### Stated problem:
Quote the lines exactly, starting with the line that contains "Model this object" and ending with the line that contains "the Z axis.", and leave out all other lines.

---

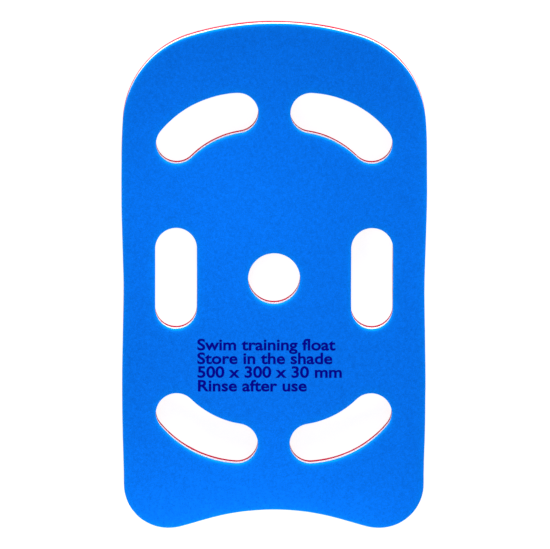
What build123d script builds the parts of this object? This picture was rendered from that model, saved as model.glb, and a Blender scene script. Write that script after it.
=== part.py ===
from build123d import *
import math
import os

# Kickboard float: three flat sheets of closed-cell foam, laminated face to face, with seven
# holes cut through all of them and a printed marking on the deck.
# Millimetres. X runs across the board, Y towards the rounded nose, Z up out of the deck.
# The origin is the centre of the underside.

BOARD_LENGTH = 500.0
BOARD_WIDTH = 300.0
SHEET_THICKNESS = 10.0

# Rounded edges: (which of a sheet's faces, from below, radius round the board, radius at the holes).
UNDERSIDE_RIM = (0, 0.8, 0.8)
DECK_RIM = (-1, 1.5, 1.2)

# Sheets from the underside up, with the rounded edges that each has.
SHEETS = {"bottom_foam_sheet": UNDERSIDE_RIM, "core_foam_sheet": None, "deck_foam_sheet": DECK_RIM}

# Nose: a shallow arc over the middle, then a tight shoulder, then a flank of a derived radius.
NOSE_RADIUS = 284.0
NOSE_TURN = 17.0
SHOULDER_RADIUS = 93.0
SHOULDER_TURN = 69.5

# Sides: a faint waist beside the hand slots, with fuller stretches before and behind it, (half width, Y).
SIDE_POINTS = [(149.7, 57.0), (147.9, -12.0), (148.7, -63.0), (148.6, -160.0)]

# Tail: a hollow arch between two rounded lobes.
ARCH_RISE = 18.2  # how far the middle of the tail lies in front of its lobes
ARCH_RADIUS = 236.0
ARCH_TURN = 15.9
LOBE_RADIUS = 46.6
LOBE_OUTER_TURN = 9.0
CORNER_HALF_WIDTH = 147.6

# Holes: all of them are symmetric about X = 0 and about Y = HOLES_Y.
HOLES_Y = -2.3
CENTRE_HOLE_RADIUS = 25.6
SIDE_SLOT_X = 96.3
SIDE_SLOT_WIDTH = 40.9
SIDE_SLOT_LENGTH = 101.3
GRIP_INNER_END = (36.1, 164.1)  # centre of the rounded end nearest the board's middle
GRIP_OUTER_END = (95.7, 133.9)  # centre of the rounded end nearest the board's side
GRIP_END_RADIUS = 20.4
GRIP_OUTSIDE_RADIUS = 105.0  # the long edge that faces the nose or the tail
GRIP_INSIDE_RADIUS = 88.0  # the long edge that faces the centre hole

# Marking: lines of flat print, ranged left, (baseline Y, length).
PRINT_LEFT = -75.4
PRINT_LINES = [(-72.6, 135.0), (-86.2, 132.0), (-99.8, 141.0), (-113.4, 106.0)]
PRINT_HEIGHT = 10.7
PRINT_THICKNESS = 0.05

DECK_Z = SHEET_THICKNESS * len(SHEETS)


def nose_arcs():
    """The right half of the nose, from its tip to where the side runs straight back."""
    nose = JernArc((0, BOARD_LENGTH / 2), (1, 0), NOSE_RADIUS, -NOSE_TURN)
    shoulder = JernArc(nose @ 1, nose % 1, SHOULDER_RADIUS, -SHOULDER_TURN)
    turned = NOSE_TURN + SHOULDER_TURN
    width_left = BOARD_WIDTH / 2 - (shoulder @ 1).X
    flank_radius = width_left / (1 - math.sin(math.radians(turned)))
    flank = JernArc(shoulder @ 1, shoulder % 1, flank_radius, turned - 90)
    return [nose, shoulder, flank]


def tail_arcs():
    """The right half of the tail, from the middle of its arch out to the side."""
    turn = math.radians(ARCH_TURN)
    drop = (ARCH_RADIUS + LOBE_RADIUS) * (1 - math.cos(turn))
    straight = (ARCH_RISE - drop) / math.sin(turn)
    arch = JernArc((0, ARCH_RISE - BOARD_LENGTH / 2), (1, 0), ARCH_RADIUS, -ARCH_TURN)
    slope = Line(arch @ 1, arch @ 1 + (arch % 1) * straight)
    lobe = JernArc(slope @ 1, slope % 1, LOBE_RADIUS, ARCH_TURN + LOBE_OUTER_TURN)
    width_left = CORNER_HALF_WIDTH - (lobe @ 1).X
    corner_radius = width_left / (1 - math.sin(math.radians(LOBE_OUTER_TURN)))
    corner = JernArc(lobe @ 1, lobe % 1, corner_radius, 90 - LOBE_OUTER_TURN)
    return [arch, slope, lobe, corner]


def outline():
    """The board's outline as a face."""
    nose = nose_arcs()
    tail = tail_arcs()
    straight_back = (0, -1)
    side = Spline(nose[-1] @ 1, *SIDE_POINTS, tail[-1] @ 1, tangents=[straight_back, straight_back])
    half = Curve() + [*nose, side, *tail]
    return make_face(half + mirror(half, about=Plane.YZ))


def side_slot():
    """The long slot beside the centre hole, on the right."""
    straight = SIDE_SLOT_LENGTH - SIDE_SLOT_WIDTH
    slot = SlotCenterToCenter(straight, SIDE_SLOT_WIDTH, rotation=90)
    return Pos(SIDE_SLOT_X, HOLES_Y) * slot


def grip_slot():
    """The curved hand slot at the right of the nose: two rounded ends and two long arcs."""
    inner = Vector(*GRIP_INNER_END)
    outer = Vector(*GRIP_OUTER_END)
    middle = (inner + outer) / 2
    half_chord = (outer - inner).length / 2
    along = (outer - inner).normalized()
    outward = along.rotate(Axis.Z, 90)

    def long_edge(radius, centre_gap):
        """One long edge: an arc tangent to both end circles, centred behind the slot."""
        depth = math.sqrt(centre_gap**2 - half_chord**2)
        centre = middle - outward * depth
        start = centre + (inner - centre).normalized() * radius
        end = centre + (outer - centre).normalized() * radius
        return ThreePointArc(start, centre + outward * radius, end)

    outside = long_edge(GRIP_OUTSIDE_RADIUS, GRIP_OUTSIDE_RADIUS - GRIP_END_RADIUS)
    inside = long_edge(GRIP_INSIDE_RADIUS, GRIP_INSIDE_RADIUS + GRIP_END_RADIUS)
    ends = [
        ThreePointArc(inside @ 0, inner - along * GRIP_END_RADIUS, outside @ 0),
        ThreePointArc(inside @ 1, outer + along * GRIP_END_RADIUS, outside @ 1),
    ]
    return Pos(0, HOLES_Y) * make_face(Curve() + [outside, inside, *ends])


def holes():
    """All seven holes as one sketch."""
    right = Sketch() + [side_slot(), grip_slot()]
    across = Plane.XZ.offset(-HOLES_Y)
    right += mirror(grip_slot(), about=across)
    centre = Pos(0, HOLES_Y) * Circle(CENTRE_HOLE_RADIUS)
    return right + mirror(right, about=Plane.YZ) + centre


def foam_sheet(plan, level, rim):
    """One foam sheet at its level in the stack, with the edges of its open face rounded."""
    sheet = Pos(0, 0, level * SHEET_THICKNESS) * extrude(plan, SHEET_THICKNESS)
    if rim is None:
        return sheet
    which, outside_radius, hole_radius = rim
    open_face = sheet.faces().sort_by(Axis.Z)[which]
    sheet = fillet(open_face.outer_wire().edges(), outside_radius)
    open_face = sheet.faces().sort_by(Axis.Z)[which]
    hole_edges = [edge for wire in open_face.inner_wires() for edge in wire.edges()]
    return fillet(hole_edges, hole_radius)


def printed_marking():
    """The print on the deck, one thin strip for each line."""
    strips = []
    for baseline, length in PRINT_LINES:
        strip = Box(length, PRINT_HEIGHT, PRINT_THICKNESS, align=Align.MIN)
        strips.append(Pos(PRINT_LEFT, baseline, DECK_Z) * strip)
    return Compound(children=strips)


def main():
    os.makedirs("parts", exist_ok=True)
    plan = outline() - holes()
    for level, (name, rim) in enumerate(SHEETS.items()):
        export_step(foam_sheet(plan, level, rim), f"parts/{name}.step")
    export_step(printed_marking(), "parts/printed_marking.step")


main()
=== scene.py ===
import math
from collections import defaultdict
from typing import NamedTuple

import bmesh
import bpy
import numpy as np
from mathutils import Matrix, Vector, kdtree
from mathutils.geometry import delaunay_2d_cdt


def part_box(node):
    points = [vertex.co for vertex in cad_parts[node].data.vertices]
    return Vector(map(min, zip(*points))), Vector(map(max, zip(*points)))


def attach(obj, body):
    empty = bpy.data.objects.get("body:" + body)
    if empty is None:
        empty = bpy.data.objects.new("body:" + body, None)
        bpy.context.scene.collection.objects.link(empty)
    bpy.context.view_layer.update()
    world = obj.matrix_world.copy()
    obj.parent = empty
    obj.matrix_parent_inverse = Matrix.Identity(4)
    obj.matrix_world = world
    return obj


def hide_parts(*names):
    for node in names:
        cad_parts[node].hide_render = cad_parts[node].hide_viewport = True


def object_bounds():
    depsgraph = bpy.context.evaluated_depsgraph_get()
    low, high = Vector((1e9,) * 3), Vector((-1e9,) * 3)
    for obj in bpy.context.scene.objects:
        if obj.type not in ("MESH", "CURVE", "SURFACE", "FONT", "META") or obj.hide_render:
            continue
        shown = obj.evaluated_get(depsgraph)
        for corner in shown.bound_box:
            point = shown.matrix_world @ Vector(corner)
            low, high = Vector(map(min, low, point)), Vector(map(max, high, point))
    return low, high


# A kickboard float of three laminated foam sheets, lying flat with its blue deck up.
# Metres, in the CAD frame: X across the board, Y towards the nose, Z up.

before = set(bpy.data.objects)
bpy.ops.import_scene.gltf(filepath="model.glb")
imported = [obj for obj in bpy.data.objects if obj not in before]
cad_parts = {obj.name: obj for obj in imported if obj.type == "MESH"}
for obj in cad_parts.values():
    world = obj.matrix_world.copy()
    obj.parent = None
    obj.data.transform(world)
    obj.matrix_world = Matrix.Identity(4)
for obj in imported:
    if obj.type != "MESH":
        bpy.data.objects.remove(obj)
cad_low, cad_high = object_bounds()

MM = 0.001
BODY = "root"

# Mesh fineness
EDGE_SPACING = 2.0 * MM  # between points along the outline and the holes
EDGE_SAMPLES = 4  # the curve through the CAD's corners is first worked out this many times as closely
FACE_SPACING = 3.2 * MM  # between points over the flat faces
FACE_MARGIN = 0.6 * FACE_SPACING  # between those points and the innermost ones along the edges
WALL_SPACING = 1.3 * MM  # between rows up a wall
SAME_PLACE = 0.001 * MM  # CAD corners closer than this are one
SAME_LEVEL = 0.01 * MM  # CAD corners this near the height of a face are on it

# Foam shape
DECK_RIM = (1.6 * MM, 7)  # radius of the rounding of the deck's edges, and its steps
UNDER_RIM = (0.8 * MM, 5)  # the same for the underside
BOND_RIM = (0.3 * MM, 3)  # the same where two sheets meet, which leaves a fine groove
CROWN_DROP = 0.45 * MM  # how far the face sinks towards a cut edge
CROWN_REACH = 3.0 * MM  # the distance over which it sinks
CROWN_ROWS = (1.3 * MM, 2.8 * MM, 4.8 * MM, 7.4 * MM)  # how far inside the rim its rows of points lie
CORE_RECESS = 0.12 * MM  # the softer core stands back a little after cutting

# Foam unevenness, each (height, wavelength)
FACE_BROAD = (0.10 * MM, 110 * MM)
FACE_CLOSE = (0.02 * MM, 24 * MM)
WALL_BROAD = (0.10 * MM, 45 * MM)
WALL_CLOSE = (0.04 * MM, 9 * MM)
WALL_REACH = 4.0 * MM  # how far from a cut edge the walls' unevenness fades out
UNDERSIDE_SHARE = 0.8  # how far the underside's crown and waves lift it, against the deck's
FADE_POWER = 4  # how sharply the faces' unevenness fades through a sheet's thickness

# Colours
BLUE = (0.002, 0.143, 0.74)
# Painted highlight colour: the blue deck is painted this much paler along its cut edges, standing in for the
# bright rims
RIM_HIGHLIGHT_BLUE = (0.0, 0.330, 1.0)
WHITE = (0.88, 0.87, 0.88)
RED = (0.55, 0.009, 0.042)
# Painted highlight colour: the red sheet is painted this much paler along its cut edges
RIM_HIGHLIGHT_RED = (0.60, 0.015, 0.055)
INK = (0.002, 0.0015, 0.225)
PAINTED_RIM_HIGHLIGHT = ((0.48, 1.2 * MM), (0.08, 5.0 * MM))  # how much paler the foam is painted at a cut edge, and over what reach: a painted highlight along the rims


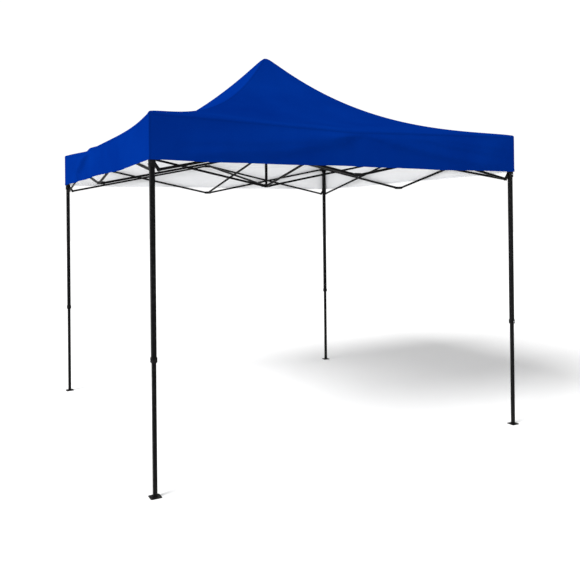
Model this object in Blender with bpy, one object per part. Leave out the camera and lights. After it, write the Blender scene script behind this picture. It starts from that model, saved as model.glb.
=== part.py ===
"""A 3 m pop up gazebo in metres, +Z up, feet on z = 0, standing round the Z axis.

A steel frame of scissor pairs joins four telescopic legs, and a fabric roof with a straight
valance lies over it. Each side of the frame is drawn once, as if it faced +X, then turned
round the middle four times. Every bar, joint, slider, button and tube is a piece of its own,
placed where its pivots are, so the frame can fold.
"""

import math

import bmesh
import bpy
from mathutils import Matrix, Vector

# ---------------------------------------------------------------- driving dimensions
GAP = 0.0004  # running clearance between neighbouring pieces

LEG_CENTRE = 1.490  # leg centre lines and side joints, out from the middle
OUTER_HALF = 0.0150  # upper leg tube, 30 mm square
INNER_HALF = 0.0125  # lower leg tube, 25 mm square
TUBE_WALL = 0.0008
TUBE_CORNER = 0.0025

PIVOT_HIGH = 2.285  # pivots at leg tops, upper side joints and upper hub
PIVOT_LOW = 1.995  # pivots at sliders, lower side joints and lower hub
HUB_REACH = 0.036  # pivot of an inner bar, out from the mast's axis
SIDE_REACH = 0.034  # the same bar's other pivot, in from the side joint
SIDE_SPREAD = 0.025  # pivot of a side bar, along from the side joint
LEG_REACH = 0.045  # the same bar's other pivot, in from the leg's axis

BAR_HIGH = 0.018  # scissor bars are flat tubes, 18 x 12 mm
BAR_WIDE = 0.012
BAR_WALL = 0.0006
BAR_CORNER = 0.0018
BAR_END = 0.012  # bar past its end pivot
LANE = 0.0065  # the two bars of a pair lie this far either side of their plane
PIN_R = 0.0030
HOLE_R = 0.0037
RIVET_HEAD_R = 0.0055
RIVET_HEAD = 0.0014
PIN_SIDES = 8

EAR = 0.003  # thickness of a fork's two cheeks
EAR_R = 0.012  # rounded nose of a cheek
HUB_R = 0.0185
HUB_HALF = 0.016

MAST_R = 0.0125  # outer mast tube, 25 mm
MAST_WALL = 0.0013
ROD_R = 0.0105  # inner mast tube on the lower hub
MAST_BOTTOM = 2.045
ROD_TOP = 2.620
MAST_CAP_R = 0.022
MAST_TOP = 3.130
ROUND_SIDES = 16
SMOOTH_ANGLE = 50  # degrees; sharper edges than this stay crisp

CAP_HALF = 0.0185  # plastic corner on a leg's top
CAP_BOTTOM = 2.262
CAP_TOP = 2.332
OUTER_BOTTOM = 0.826
BOSS_HALF = 0.0185  # swollen lower end of the upper leg tube
BOSS_BOTTOM = 0.818
BOSS_TOP = 0.850
INNER_TOP = 1.180
PLATE_HALF = 0.035
PLATE_THICK = 0.004

COLLAR_HALF = 0.0195  # slider on the upper leg tube
COLLAR_RISE = 0.015  # slider's lower edge above its pivots
COLLAR_HIGH = 0.050

BUTTON_R = 0.0052
BUTTON_HOLE_R = 0.0058
BUTTON_PAD_R = 0.0085
LEG_PAD = 0.0215
LEG_BUTTON = (0.0170, 0.0250)
SLIDER_PAD = 0.0235
SLIDER_BUTTON = (0.0180, 0.0262)

EAVE = 2.3445
PEAK = 3.150
HEM = 2.053
ROOF_HALF = 1.512
HEM_HALF = ROOF_HALF + 0.002
ROOF_POWER = 1.8  # how steeply the roof curves up to its peak
EAVE_SAG = 0.043
FABRIC = 0.0004
ROOF_RINGS = (0.02, 0.12, 0.30, 0.54, 0.80, 1.06, 1.30)
ROOF_STEPS = 8  # steps along each side of the roof

SIDES = ("right", "back", "left", "front")  # turned 0, 90, 180 and 270 degrees
CORNERS = ("back_right", "back_left", "front_left", "front_right")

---

### Complete output:
Model this object in Blender with bpy, one object per part. Leave out the camera and lights. After it, write the Blender scene script behind this picture. It starts from that model, saved as model.glb.
=== part.py ===
"""A 3 m pop up gazebo in metres, +Z up, feet on z = 0, standing round the Z axis.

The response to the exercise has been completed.